Set down each line from the one containing "material.use_nodes = True" to the one containing "from mathutils import Matrix, Vector", inclusive, exactly as written and with nothing further.

Dataset excerpt>

◇ ◇ ◇

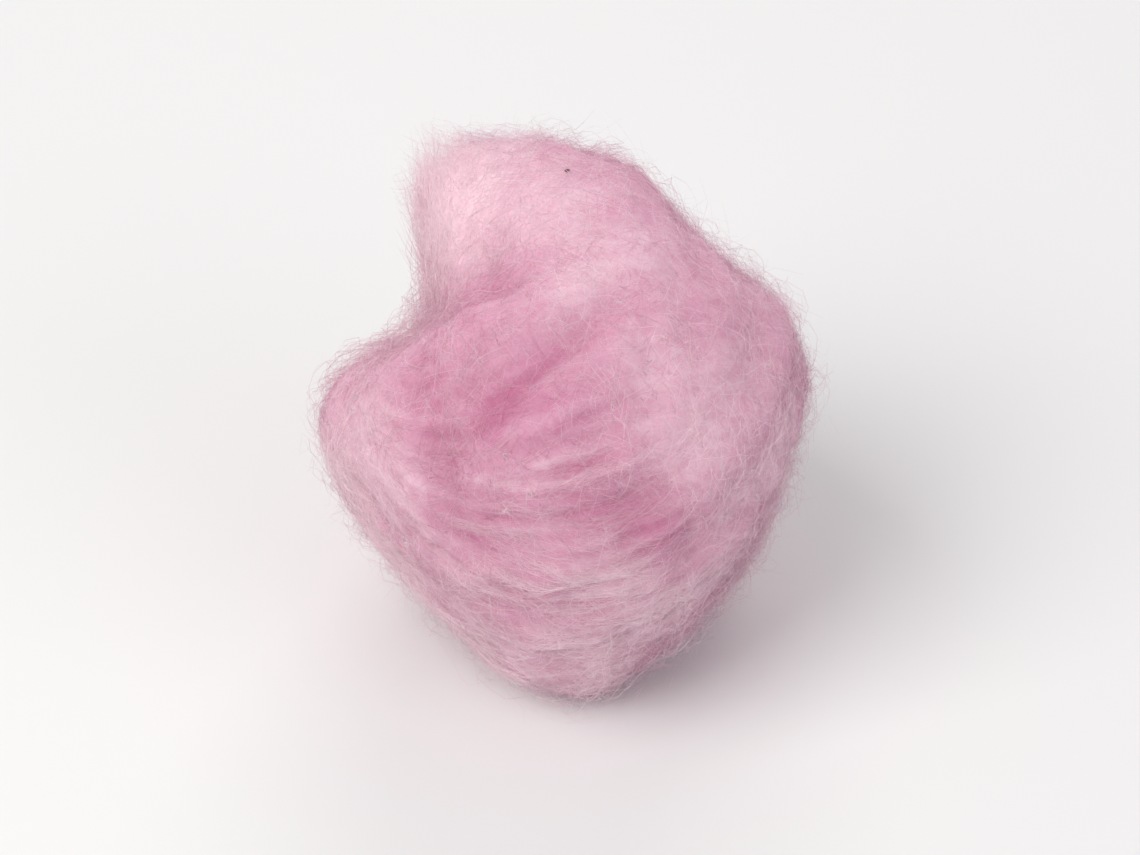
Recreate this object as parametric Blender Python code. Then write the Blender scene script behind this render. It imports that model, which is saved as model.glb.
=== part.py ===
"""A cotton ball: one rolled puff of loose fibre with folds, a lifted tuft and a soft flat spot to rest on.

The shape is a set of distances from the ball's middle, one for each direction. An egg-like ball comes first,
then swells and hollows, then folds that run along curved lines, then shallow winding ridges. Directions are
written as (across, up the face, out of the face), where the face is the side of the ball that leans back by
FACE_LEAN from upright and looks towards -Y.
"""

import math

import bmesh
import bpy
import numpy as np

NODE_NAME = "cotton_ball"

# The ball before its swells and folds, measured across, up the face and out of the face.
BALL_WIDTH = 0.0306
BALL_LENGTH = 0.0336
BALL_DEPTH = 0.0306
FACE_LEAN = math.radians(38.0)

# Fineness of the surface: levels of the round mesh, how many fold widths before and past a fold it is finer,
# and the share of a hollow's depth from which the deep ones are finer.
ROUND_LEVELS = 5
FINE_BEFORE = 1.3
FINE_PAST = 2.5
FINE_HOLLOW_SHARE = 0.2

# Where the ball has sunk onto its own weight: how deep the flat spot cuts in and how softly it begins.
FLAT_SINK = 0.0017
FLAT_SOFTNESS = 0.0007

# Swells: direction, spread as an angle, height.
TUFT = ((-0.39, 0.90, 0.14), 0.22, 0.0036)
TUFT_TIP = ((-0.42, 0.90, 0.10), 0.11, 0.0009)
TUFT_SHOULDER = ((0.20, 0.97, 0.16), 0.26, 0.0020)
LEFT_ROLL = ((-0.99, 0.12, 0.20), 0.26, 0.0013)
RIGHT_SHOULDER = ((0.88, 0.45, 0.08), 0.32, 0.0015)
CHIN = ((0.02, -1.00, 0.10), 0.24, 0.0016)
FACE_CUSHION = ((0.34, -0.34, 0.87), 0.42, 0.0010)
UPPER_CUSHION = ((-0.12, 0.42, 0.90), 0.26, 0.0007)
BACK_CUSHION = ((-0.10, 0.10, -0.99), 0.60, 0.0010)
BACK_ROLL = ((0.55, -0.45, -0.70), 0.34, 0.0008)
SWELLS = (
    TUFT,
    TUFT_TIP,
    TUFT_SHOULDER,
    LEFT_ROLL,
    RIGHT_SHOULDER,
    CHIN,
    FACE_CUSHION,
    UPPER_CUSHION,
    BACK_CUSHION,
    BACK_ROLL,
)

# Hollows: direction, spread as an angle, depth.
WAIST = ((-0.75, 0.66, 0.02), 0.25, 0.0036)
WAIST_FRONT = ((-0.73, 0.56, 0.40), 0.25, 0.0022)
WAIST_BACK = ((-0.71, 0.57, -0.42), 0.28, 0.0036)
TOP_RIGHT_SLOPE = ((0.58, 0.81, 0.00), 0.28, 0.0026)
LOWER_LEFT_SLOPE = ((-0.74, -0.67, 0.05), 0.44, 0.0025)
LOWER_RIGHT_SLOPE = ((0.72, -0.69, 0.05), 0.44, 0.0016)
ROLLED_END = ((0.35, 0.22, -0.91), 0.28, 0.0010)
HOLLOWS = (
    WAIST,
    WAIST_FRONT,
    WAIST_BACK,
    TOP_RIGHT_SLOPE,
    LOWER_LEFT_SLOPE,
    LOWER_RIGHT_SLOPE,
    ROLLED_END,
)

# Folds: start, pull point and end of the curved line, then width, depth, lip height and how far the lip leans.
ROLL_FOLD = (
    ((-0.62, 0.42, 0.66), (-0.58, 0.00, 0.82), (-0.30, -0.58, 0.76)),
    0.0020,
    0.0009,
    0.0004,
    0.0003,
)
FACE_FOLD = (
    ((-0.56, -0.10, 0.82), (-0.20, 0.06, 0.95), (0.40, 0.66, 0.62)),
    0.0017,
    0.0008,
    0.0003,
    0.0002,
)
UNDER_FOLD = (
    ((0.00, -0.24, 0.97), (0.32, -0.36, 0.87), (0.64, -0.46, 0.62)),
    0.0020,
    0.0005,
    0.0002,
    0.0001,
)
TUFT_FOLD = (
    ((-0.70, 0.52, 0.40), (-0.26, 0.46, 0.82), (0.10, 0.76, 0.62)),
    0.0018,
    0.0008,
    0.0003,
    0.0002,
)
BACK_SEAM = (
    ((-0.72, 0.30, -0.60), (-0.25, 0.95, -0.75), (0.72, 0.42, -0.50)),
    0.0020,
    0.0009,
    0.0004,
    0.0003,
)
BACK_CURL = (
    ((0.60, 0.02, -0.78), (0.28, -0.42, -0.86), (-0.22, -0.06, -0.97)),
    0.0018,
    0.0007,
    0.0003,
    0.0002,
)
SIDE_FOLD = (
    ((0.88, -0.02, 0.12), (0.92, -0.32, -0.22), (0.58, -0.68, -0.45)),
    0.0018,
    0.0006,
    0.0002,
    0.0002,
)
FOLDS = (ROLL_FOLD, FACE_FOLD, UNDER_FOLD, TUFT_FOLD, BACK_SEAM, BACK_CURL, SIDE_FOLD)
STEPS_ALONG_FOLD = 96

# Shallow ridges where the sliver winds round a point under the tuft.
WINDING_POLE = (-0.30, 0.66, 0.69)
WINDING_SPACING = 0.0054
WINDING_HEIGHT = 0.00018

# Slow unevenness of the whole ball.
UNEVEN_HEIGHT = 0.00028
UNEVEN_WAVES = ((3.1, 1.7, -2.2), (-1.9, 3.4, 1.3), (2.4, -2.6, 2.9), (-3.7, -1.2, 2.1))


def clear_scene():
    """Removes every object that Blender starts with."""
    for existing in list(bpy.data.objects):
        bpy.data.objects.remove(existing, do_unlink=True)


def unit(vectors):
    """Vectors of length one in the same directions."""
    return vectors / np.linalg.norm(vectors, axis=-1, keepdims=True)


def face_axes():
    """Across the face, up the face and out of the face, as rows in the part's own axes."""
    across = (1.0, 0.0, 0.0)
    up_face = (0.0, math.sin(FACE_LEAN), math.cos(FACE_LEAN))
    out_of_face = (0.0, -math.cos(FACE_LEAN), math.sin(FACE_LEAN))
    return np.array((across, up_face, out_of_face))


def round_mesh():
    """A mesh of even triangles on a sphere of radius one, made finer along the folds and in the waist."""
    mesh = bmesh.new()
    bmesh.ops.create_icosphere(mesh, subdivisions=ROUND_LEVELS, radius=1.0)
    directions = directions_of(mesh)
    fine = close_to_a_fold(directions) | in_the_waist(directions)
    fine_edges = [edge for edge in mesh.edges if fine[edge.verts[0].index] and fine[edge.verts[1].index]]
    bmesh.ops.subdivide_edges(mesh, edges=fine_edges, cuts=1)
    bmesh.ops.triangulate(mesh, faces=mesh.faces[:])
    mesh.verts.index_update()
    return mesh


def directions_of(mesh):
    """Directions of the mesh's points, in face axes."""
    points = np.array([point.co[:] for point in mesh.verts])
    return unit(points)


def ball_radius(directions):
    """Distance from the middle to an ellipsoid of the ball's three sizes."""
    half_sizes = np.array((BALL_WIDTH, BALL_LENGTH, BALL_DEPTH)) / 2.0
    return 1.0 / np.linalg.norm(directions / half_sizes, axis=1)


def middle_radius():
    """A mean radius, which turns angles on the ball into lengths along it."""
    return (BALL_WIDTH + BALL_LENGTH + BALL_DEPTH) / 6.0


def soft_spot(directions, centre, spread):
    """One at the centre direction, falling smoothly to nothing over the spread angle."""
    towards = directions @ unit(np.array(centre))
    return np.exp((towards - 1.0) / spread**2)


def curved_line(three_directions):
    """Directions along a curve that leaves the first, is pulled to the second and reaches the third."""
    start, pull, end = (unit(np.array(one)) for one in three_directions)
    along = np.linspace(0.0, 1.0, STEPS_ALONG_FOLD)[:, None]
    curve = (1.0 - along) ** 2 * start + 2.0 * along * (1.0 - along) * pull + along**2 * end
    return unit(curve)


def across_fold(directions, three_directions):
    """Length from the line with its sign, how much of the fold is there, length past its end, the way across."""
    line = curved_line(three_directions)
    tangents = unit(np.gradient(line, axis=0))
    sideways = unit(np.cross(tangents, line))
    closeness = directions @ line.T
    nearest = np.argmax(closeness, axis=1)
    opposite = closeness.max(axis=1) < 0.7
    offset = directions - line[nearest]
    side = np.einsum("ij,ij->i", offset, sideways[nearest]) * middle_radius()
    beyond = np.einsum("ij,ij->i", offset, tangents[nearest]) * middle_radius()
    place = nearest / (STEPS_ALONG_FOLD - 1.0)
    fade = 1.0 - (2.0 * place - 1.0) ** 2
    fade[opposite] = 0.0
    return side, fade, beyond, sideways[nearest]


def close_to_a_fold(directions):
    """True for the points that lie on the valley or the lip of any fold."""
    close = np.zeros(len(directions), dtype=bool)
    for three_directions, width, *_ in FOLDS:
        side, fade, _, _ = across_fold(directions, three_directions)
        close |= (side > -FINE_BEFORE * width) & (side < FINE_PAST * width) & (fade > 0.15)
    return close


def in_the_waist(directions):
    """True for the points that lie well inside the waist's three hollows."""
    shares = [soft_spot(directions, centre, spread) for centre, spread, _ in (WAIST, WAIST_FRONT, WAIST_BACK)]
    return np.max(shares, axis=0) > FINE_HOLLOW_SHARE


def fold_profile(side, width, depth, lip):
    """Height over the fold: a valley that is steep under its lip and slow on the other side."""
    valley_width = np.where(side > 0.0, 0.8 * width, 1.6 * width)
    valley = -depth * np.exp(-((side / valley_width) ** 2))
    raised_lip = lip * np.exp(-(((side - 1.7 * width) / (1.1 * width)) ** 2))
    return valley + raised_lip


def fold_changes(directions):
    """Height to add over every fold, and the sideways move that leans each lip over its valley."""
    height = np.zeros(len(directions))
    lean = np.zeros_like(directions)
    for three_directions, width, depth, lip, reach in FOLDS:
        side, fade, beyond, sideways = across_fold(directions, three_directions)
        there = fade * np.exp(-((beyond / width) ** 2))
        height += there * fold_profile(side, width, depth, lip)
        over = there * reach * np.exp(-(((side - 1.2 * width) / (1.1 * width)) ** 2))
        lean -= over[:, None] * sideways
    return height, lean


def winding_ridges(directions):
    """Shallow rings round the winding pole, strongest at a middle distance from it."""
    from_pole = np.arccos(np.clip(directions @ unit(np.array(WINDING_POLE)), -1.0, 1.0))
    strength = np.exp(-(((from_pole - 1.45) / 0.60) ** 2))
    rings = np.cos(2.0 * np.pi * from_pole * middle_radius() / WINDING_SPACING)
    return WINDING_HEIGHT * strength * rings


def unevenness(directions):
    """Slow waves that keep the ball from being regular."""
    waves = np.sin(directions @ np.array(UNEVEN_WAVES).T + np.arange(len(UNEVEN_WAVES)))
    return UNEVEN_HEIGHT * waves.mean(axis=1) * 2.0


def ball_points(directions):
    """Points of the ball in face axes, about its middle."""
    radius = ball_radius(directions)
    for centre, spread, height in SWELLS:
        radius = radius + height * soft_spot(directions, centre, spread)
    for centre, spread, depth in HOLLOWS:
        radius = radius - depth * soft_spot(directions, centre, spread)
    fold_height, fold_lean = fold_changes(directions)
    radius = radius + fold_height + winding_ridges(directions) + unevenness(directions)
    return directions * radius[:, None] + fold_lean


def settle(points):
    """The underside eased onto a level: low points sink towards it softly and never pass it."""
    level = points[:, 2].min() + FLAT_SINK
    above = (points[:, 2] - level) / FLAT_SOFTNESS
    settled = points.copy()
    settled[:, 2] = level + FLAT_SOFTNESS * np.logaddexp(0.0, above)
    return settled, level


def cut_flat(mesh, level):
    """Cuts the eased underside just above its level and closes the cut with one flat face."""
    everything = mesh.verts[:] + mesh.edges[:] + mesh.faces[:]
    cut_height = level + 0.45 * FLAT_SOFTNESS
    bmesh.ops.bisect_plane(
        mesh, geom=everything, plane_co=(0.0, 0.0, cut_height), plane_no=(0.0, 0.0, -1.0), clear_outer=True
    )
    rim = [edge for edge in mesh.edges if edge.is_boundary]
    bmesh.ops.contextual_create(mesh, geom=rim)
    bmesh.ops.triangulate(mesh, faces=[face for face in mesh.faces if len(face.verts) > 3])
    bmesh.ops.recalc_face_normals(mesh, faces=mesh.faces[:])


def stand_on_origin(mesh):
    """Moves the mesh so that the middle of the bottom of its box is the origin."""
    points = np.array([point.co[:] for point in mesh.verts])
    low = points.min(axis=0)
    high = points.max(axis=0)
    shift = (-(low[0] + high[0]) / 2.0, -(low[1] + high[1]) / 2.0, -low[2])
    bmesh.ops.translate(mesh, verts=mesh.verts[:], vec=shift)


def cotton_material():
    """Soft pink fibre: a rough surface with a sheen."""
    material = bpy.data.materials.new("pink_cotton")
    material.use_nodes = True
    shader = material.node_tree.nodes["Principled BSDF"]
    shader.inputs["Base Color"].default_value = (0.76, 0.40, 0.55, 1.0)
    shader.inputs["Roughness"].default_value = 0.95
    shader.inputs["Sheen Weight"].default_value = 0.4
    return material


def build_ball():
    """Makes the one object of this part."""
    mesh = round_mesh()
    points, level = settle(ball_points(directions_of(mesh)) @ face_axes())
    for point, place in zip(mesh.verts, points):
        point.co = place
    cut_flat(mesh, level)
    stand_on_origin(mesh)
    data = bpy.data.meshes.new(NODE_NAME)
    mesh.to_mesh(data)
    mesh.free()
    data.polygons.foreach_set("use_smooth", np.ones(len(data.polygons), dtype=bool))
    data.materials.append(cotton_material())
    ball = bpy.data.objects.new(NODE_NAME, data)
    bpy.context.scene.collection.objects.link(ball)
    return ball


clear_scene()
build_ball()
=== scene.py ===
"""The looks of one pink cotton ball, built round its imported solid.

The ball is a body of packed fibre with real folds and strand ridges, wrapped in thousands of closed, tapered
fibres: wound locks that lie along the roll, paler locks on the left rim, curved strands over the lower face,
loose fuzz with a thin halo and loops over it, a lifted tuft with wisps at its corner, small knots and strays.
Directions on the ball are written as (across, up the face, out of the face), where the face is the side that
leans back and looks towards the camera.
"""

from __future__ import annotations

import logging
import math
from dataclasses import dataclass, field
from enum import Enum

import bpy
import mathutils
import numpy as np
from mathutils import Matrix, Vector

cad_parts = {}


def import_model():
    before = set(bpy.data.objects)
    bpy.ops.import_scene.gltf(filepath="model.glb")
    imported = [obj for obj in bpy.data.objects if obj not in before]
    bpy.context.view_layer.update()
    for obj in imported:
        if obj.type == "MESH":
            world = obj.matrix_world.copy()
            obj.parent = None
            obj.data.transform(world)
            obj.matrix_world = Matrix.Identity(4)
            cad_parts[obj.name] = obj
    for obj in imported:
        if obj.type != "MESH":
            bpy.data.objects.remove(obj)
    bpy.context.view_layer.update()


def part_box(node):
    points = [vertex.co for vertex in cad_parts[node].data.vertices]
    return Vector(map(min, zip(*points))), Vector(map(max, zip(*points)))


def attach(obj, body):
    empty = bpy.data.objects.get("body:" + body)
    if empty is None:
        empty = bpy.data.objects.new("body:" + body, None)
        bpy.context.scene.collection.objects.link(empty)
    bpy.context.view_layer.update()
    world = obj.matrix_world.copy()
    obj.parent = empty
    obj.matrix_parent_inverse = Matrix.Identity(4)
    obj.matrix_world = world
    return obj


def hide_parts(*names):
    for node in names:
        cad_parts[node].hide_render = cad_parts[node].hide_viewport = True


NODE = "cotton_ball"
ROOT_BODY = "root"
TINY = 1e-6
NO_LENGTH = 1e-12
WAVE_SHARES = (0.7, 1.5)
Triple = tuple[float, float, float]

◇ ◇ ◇

Written answer>
    material.use_nodes = True
    shader = material.node_tree.nodes["Principled BSDF"]
    shader.inputs["Base Color"].default_value = (0.76, 0.40, 0.55, 1.0)
    shader.inputs["Roughness"].default_value = 0.95
    shader.inputs["Sheen Weight"].default_value = 0.4
    return material


def build_ball():
    """Makes the one object of this part."""
    mesh = round_mesh()
    points, level = settle(ball_points(directions_of(mesh)) @ face_axes())
    for point, place in zip(mesh.verts, points):
        point.co = place
    cut_flat(mesh, level)
    stand_on_origin(mesh)
    data = bpy.data.meshes.new(NODE_NAME)
    mesh.to_mesh(data)
    mesh.free()
    data.polygons.foreach_set("use_smooth", np.ones(len(data.polygons), dtype=bool))
    data.materials.append(cotton_material())
    ball = bpy.data.objects.new(NODE_NAME, data)
    bpy.context.scene.collection.objects.link(ball)
    return ball


clear_scene()
build_ball()
=== scene.py ===
"""The looks of one pink cotton ball, built round its imported solid.

The ball is a body of packed fibre with real folds and strand ridges, wrapped in thousands of closed, tapered
fibres: wound locks that lie along the roll, paler locks on the left rim, curved strands over the lower face,
loose fuzz with a thin halo and loops over it, a lifted tuft with wisps at its corner, small knots and strays.
Directions on the ball are written as (across, up the face, out of the face), where the face is the side that
leans back and looks towards the camera.
"""

from __future__ import annotations

import logging
import math
from dataclasses import dataclass, field
from enum import Enum

import bpy
import mathutils
import numpy as np
from mathutils import Matrix, Vector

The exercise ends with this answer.